Some cars you describe, and some you relish. Let's lick our chops together over this beauty:

A 1984 Cadillac Coupe de Ville, dark blue, just renovated inside and out, in perfect shape. "It was like a classic," said its owner, Willis Earl Jones, of Southeast Washington.

Please note the past tense. Willis's car no longer exists. It was slowly picked to pieces by thieves in Southwest Washington, after it was stolen on the evening of Oct. 31 from outside a restaurant in nearby Oxon Hill.

Over the course of nearly a month, the D.C. police were notified several times that the car was sitting behind a building on Danbury Street SW. They never stopped the stripping, never caught the thieves and never notified Willis. This despite the fact that the license plates were still on the car the day Willis came to claim its remains.

Willis learned the fate of his beloved Cadillac only after the scavengers pried the lid off the trunk.

Albert Pollin, who owns the vacant apartment house behind which the car was ditched, had been watching its gradual dismemberment. He says he called the police four times, throughout the first three weeks of November. Each time, the dispatcher said they'd send someone out. But every few days, when Albert checked, more of the car would be missing.

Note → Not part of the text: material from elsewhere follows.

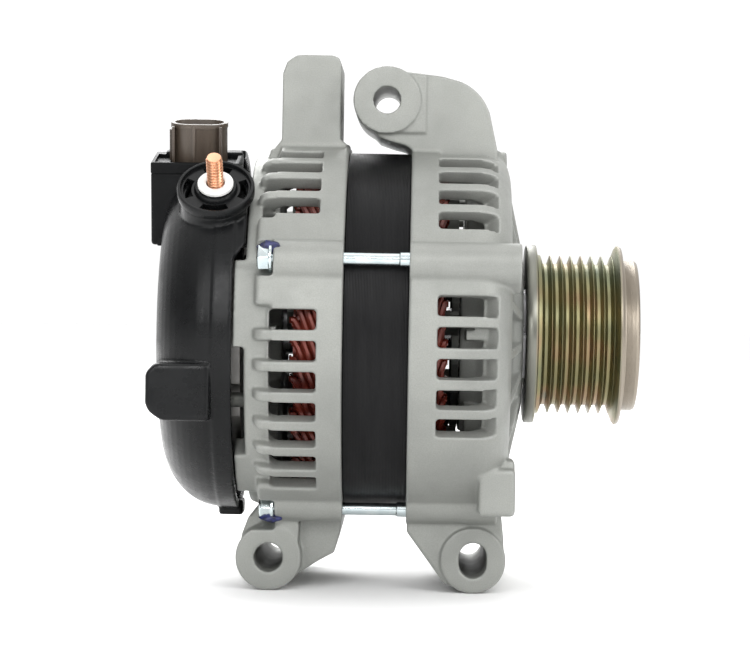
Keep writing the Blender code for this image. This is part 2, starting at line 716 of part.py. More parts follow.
def make_regulator():
    """Regulator module in the rear cover's notch, with its socket and three blades."""
    module = radial_block("voltage_regulator", MODULE_STATIONS, MODULE_RADII, MODULE_SIDES, MODULE_ANGLE)
    foot = MODULE_RADII[1] + GAP
    shell = along_radius("connector_shell", connector_outline(0), foot, CONNECTOR_TOP, MODULE_ANGLE)
    cut(shell, along_radius("socket", connector_outline(CONNECTOR_WALL), foot - 5, CONNECTOR_TOP + 5,
                            MODULE_ANGLE))
    blades = []
    for k in range(3):
        x = CONNECTOR_CENTRE[0] + 4.6 * (k - 1)
        blades.append(radial_block(
            "connector_blade_%d" % (k + 1), (x - 1.1, x + 1.1), (foot, foot + 5.5),
            (CONNECTOR_CENTRE[1] - 0.4, CONNECTOR_CENTRE[1] + 0.4), MODULE_ANGLE))
    return [module, shell] + blades


# ---------------------------------------------------------------- rear cover and terminal
def terminal_axis():
    return {"origin": (TERMINAL_STATION, 0, 0), "axis": (0, *across(1, 0, TERMINAL_ANGLE))}


def make_terminal():
    """Output stud with its insulating collar and seat washer, standing out at 45 degrees."""
    low, high = COLLAR_HEIGHTS
    place = terminal_axis()
    collar = turned("terminal_collar", (
        (52.5, 5.0), (52.5, 9.4), (low, 9.4), (low, COLLAR_RADIUS - 0.5), (low + 0.6, COLLAR_RADIUS),
        (high, COLLAR_RADIUS), (high, COLLAR_RADIUS - 1.2), (high - 1.4, COLLAR_RADIUS - 1.8),
        (high - 1.4, 7.2), (high, 6.9), (high, 5.0),
    ), 20, **place)
    stud = turned("terminal_stud", (
        (51.0, 0), (51.0, 4.5), (66.5, 4.5), (67.6, STUD_RADIUS), (STUD_TOP - 0.8, STUD_RADIUS),
        (STUD_TOP, STUD_RADIUS - 0.8), (STUD_TOP, 0),
    ), 12, **place)
    washer = turned("terminal_washer", (
        (high + GAP, STUD_RADIUS + 0.35), (high + GAP, WASHER_RADIUS),
        (high + 1.4, WASHER_RADIUS), (high + 1.4, STUD_RADIUS + 0.35),
    ), 18, **place)
    return [collar, stud, washer]


def cover_profile(wall):
    """Quarter ellipse of the cover's back, drawn in by the wall for its inside."""
    reach = COVER_STEP - COVER_BACK - wall
    rise = COVER_RADIUS - COVER_FLAT_RADIUS - wall * 0.6
    base = COVER_RADIUS - wall - rise
    return [(COVER_STEP - reach * x, base + rise * y) for x, y in arc((0, 0), 1.0, 0, 90, 4)]


def make_rear_cover():
    """Moulded cover over the rectifier, notched for the regulator."""
    skirt = COVER_RADIUS + 0.5
    cover = turned("rear_cover", [
        (COVER_BACK, 0), *cover_profile(0), (COVER_STEP, skirt), (COVER_RIM, skirt), (COVER_RIM, 0),
    ])
    bulge = block("bulge", (-89.6, -61.0, -31.0), (-72.0, -32.0, -13.0))
    boss = turned("boss", ((46.0, 0), (46.0, 12.3), (COLLAR_HEIGHTS[0] - GAP, 12.3),
                           (COLLAR_HEIGHTS[0] - GAP, 0)), 18, **terminal_axis())
    pad = ((-82.6, 0), (-82.6, 6.4), (-75.0, 6.4), (-75.0, 0))
    spot_face = ((-95.0, 0), (-95.0, 6.0), (-82.6, 6.0), (-82.6, 0))
    hole = ((-95.0, 0), (-95.0, 2.9), (-60.0, 2.9), (-60.0, 0))
    axes = [(0, *across(COVER_SCREW_CIRCLE, 0, a)) for a in COVER_SCREW_ANGLES]
    tab = block("tab", (-68.0, -6.0, -64.6), (-59.6, 6.0, -58.0))
    joined(cover, bulge, boss, tab)
    hollow = turned("hollow", [
        (COVER_BACK + COVER_WALL, 0), *cover_profile(COVER_WALL), (-58.0, COVER_RADIUS - COVER_WALL),
        (-58.0, 0),
    ])
    bore = turned("bore", ((40.0, 0), (40.0, 9.9), (70.0, 9.9), (70.0, 0)), 18, **terminal_axis())
    notch = radial_block("notch", (-100.0, -50.0), (MODULE_RADII[0] - 0.5, 90.0),
                         (MODULE_SIDES[0] - 0.5, MODULE_SIDES[1] + 0.5), MODULE_ANGLE)
    vents = end_windows((-90.0, -80.0), (16.0, 29.0), 8, 22.0)
    pads = gathered("pads", [turned("pad", pad, 10, a) for a in axes])
    spots = gathered("spots", [turned("spot", spot_face, 10, a) for a in axes])
    holes = gathered("holes", [turned("hole", hole, 8, a) for a in axes])
    clearance = block("clearance", (REAR_FACE - GAP, -80.0, -80.0), (-50.0, 80.0, 80.0))
    joined(cut(cover, hollow, clearance), pads)
    return cut(cover, bore, notch, vents, spots, holes)


def make_cover_screws():
    screws = []
    for k, angle in enumerate(COVER_SCREW_ANGLES):
        axis = (0, *across(COVER_SCREW_CIRCLE, 0, angle))
        screw = turned("cover_screw_%d" % (k + 1), (
            (-84.1, 0), (-84.1, 5.2), (-82.9, 5.2), (-82.9, 2.5), (-53.6, 2.5), (-53.6, 0),
        ), 8, axis)
        head = turned("head", ((-87.0, 0), (-87.0, 4.3), (-84.0, 4.3), (-84.0, 0)), 6, axis)
        screws.append(joined(screw, head))
    return screws


# ---------------------------------------------------------------- assembly
def material(finish):
    name = "finish_" + finish
    if name in bpy.data.materials:
        return bpy.data.materials[name]
    colour, roughness, metallic = FINISHES[finish]
    made = bpy.data.materials.new(name)
    made.use_nodes = True
    shader = made.node_tree.nodes["Principled BSDF"]
    shader.inputs["Base Color"].default_value = (*colour, 1.0)
    shader.inputs["Roughness"].default_value = roughness
    shader.inputs["Metallic"].default_value = metallic
    return made


def dress(pieces, finish, parent):
    """Give pieces their finish and smooth shading, and hang them on their parent."""
    for piece in pieces:
        piece.data.materials.clear()
        piece.data.materials.append(material(finish))
        piece.data.shade_smooth()
        piece.data.set_sharp_from_angle(angle=math.radians(30.0))
        piece.parent = parent


def hanger(name, parent=None, location=(0, 0, 0)):
    empty = bpy.data.objects.new(name, None)
    bpy.context.scene.collection.objects.link(empty)
    empty.parent = parent
    empty.location = location
    return empty


def main():
    for obj in list(bpy.data.objects):
        bpy.data.objects.remove(obj)
    alternator = hanger("alternator", location=(-SHAFT_END * MM, 0, 0))
    rotor = hanger("rotor_axis", alternator)
    pulley = hanger("pulley_axis", alternator)

    dress([make_drive_end_bracket(), make_rear_bracket()], "cast", alternator)
    dress([make_stator_core()], "laminate", alternator)
    dress([make_stator_winding()], "copper", alternator)
    dress(make_through_bolts(), "zinc", alternator)

    bearings = make_bearing("front_bearing", FRONT_BEARING, FRONT_BEARING_RADII, FRONT_BALL)
    bearings += make_bearing("rear_bearing", REAR_BEARING, REAR_BEARING_RADII, REAR_BALL)
    dress(bearings, "steel", rotor)
    dress(make_bearing_retainer(), "zinc", alternator)
    dress([make_rear_bearing_sleeve()], "brown", alternator)

    dress([make_rotor_shaft()], "steel", rotor)
    poles = [
        make_claw_pole("front_claw_pole", FRONT_POLE, 22.5, False),
        make_claw_pole("rear_claw_pole", REAR_POLE, 0.0, True),
    ]
    dress(poles, "iron", rotor)
    dress([make_field_coil()], "copper", rotor)
    fans = [
        make_fan("front_fan", (FRONT_POLE[1] + GAP, FRONT_POLE[1] + 1.5), 13.8, 10, 7.0),
        make_fan("rear_fan", (REAR_POLE[0] - 1.5, REAR_POLE[0] - GAP), -43.5, 12, 7.0),
    ]
    dress(fans, "steel", rotor)
    sleeve, *rings = make_slip_rings()
    dress([sleeve], "black", rotor)
    dress(rings, "stud", rotor)

    dress([make_pulley_ring()], "yellow", pulley)
    dress(make_pulley_core(), "steel", rotor)

    negative = rectifier_plate("rectifier_negative_plate", (-61.8, -58.8), ())
    insulator = rectifier_plate("rectifier_terminal_block", (-66.0, -62.1), NEGATIVE_DIODES)
    positive = rectifier_plate("rectifier_positive_plate", (-69.6, -66.4), NEGATIVE_DIODES)
    dress([negative, positive], "plate", alternator)
    dress([insulator], "black", alternator)
    dress(make_diodes("negative", NEGATIVE_DIODES, (-71.0, -62.1)), "steel", alternator)
    dress(make_diodes("positive", POSITIVE_DIODES, (-79.0, -69.9)), "steel", alternator)

    holder, *contacts = make_brush_gear()
    dress([holder], "black", alternator)
    dress([piece for piece in contacts if "spring" in piece.name], "steel", alternator)
    dress([piece for piece in contacts if "spring" not in piece.name], "carbon", alternator)
    module, shell, *blades = make_regulator()
    dress([module], "black", alternator)
    dress([shell], "brown", alternator)
    dress(blades, "stud", alternator)

    collar, stud, washer = make_terminal()
    dress([collar], "black", alternator)
    dress([stud], "stud", alternator)
    dress([washer], "white", alternator)
    dress([make_rear_cover()], "black", alternator)
    dress(make_cover_screws(), "zinc", alternator)


main()
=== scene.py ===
"""The looks of the car alternator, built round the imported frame.

Stations along the shaft are in millimetres from the datum, SHAFT_END behind the shaft's end
face, as in the part. Angles across the shaft are in degrees: 0 is -Y, 90 is up, 180 is +Y.
"""

import json
import math

import bmesh
import bpy
from mathutils import Euler, Matrix, Vector


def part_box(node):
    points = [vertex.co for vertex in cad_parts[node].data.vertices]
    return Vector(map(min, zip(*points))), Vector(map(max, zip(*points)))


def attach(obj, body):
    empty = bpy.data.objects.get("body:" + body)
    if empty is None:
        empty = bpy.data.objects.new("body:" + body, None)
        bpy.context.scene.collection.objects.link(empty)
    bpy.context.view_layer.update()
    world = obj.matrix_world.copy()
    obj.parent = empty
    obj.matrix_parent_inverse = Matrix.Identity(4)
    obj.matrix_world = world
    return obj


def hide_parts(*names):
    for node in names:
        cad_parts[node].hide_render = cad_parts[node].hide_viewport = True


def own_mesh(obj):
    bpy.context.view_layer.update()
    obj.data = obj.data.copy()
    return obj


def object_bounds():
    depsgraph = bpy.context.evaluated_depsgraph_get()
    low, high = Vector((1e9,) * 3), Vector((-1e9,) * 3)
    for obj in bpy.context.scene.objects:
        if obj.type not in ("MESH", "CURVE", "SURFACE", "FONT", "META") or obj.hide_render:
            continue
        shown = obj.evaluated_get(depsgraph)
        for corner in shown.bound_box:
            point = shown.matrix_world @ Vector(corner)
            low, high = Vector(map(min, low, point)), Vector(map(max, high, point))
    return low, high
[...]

Finally, after the trunk was open to the elements, Albert noticed some service records from Capitol Cadillac in Greenbelt. He poked through them, discovered Willis's address and phone number and notified him.

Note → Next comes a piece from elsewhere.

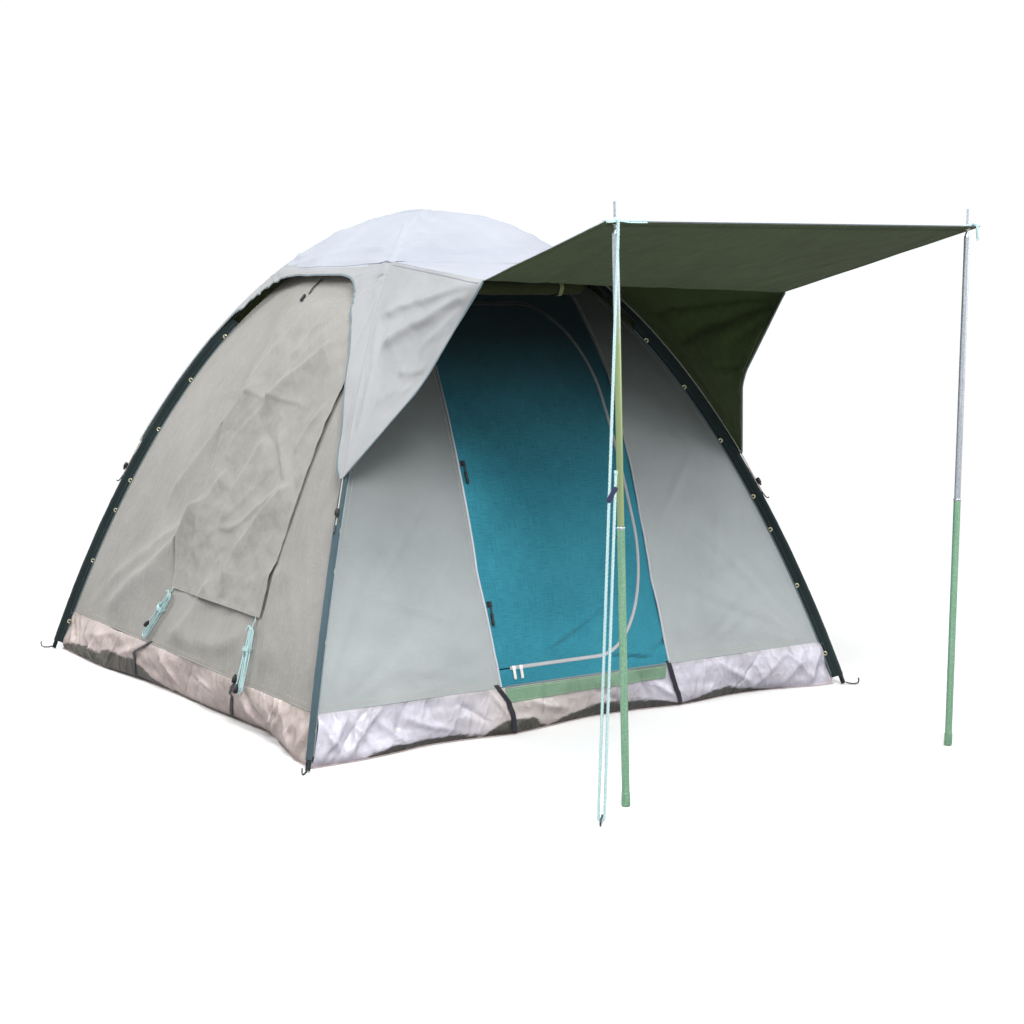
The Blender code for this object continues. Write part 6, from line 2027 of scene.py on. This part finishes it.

Willis got $3,400 from his insurance company. To Willis, the car was worth much more, especially since he had spent $7,214.93 on a new engine, a new catalytic converter and a paint job just one week before the car was stolen. He had even had the seats shampooed by hand.

The D.C. police say they have no record of any of Albert Pollin's calls. Of course, they wouldn't have needed any calls if an officer had patrolled the parking lot behind Albert's building.

On Nov. 2, two days after the car was stolen, the Cadillac already was minus its wheels, its seats and one of its windows, according to Albert. Any police officer on Earth would have recognized the car as probably stolen.

By the time Albert reached Willis on Nov. 24, all that was left was the shell of a car, the motor and four pairs of golf shoes.

As Albert points out, "If Mr. Jones had been called on Nov. 6 or 7, his car could have been salvaged."

As it was, Willis not only lost his car; he witnessed some of its destruction.

"When I finally showed up down there," he told me, "there were some fellas there. They were bringing things from inside my car." They didn't even stop when he identified himself as the owner. It reminded him of the way bugs feast on the carcass of a dead animal, he said.

I grew weary of waiting for police officials in the 7th District to return my calls, so I got in touch with an old friend on the force. He has worked the streets of Anacostia and Congress Heights for a long time. He long ago volunteered to be my "reality check" whenever I needed him, as long as I didn't identify him.

"Look, you've got to understand something," he said, after I ran the story past him. "It wasn't like every member of the force wanted to see this man's car get stripped. But we've got murders every day and armed robberies every hour. Plus things are so bad inside the department that we don't always have gas for our scout cars. You really think a stolen transmission and radio is that big a deal, by comparison?"

I told him I could see the reasoning, sort of. But no action for nearly a month? Let the thieves have a field day for four whole weeks?

"It's possible that someone in the department did know a stolen car was at that location," this officer told me. "But that doesn't necessarily mean we could have found a tow truck. We don't have a tow truck assigned to this district all the time, and it's the biggest in the whole city."

Yes, my friend, but the tags were on the car. And the factory-installed serial number was inside the driver's side of the windshield. That's why you people have computers. You could have found Willis in 20 minutes. If the police couldn't tow the car away, its owner certainly could have.

"I can't defend it. I can only try to explain it," said Mr. Reality Check.

After his experience, I wouldn't blame Willis if he moved to Alaska and started traveling by dogsled. But he has done neither. His response to the trashing of the Cadillac?

He bought another.

"I bought me a '96 Fleetwood Brougham," he told me. "It's dark cherry. It's beautiful. I'm not going to let nobody dictate to me."

Oh, yes. The new Brougham is equipped with one of those anti-theft devices that clamps onto the steering wheel.

"I may have been burned once," Willis said, "but I'm not interested in twice."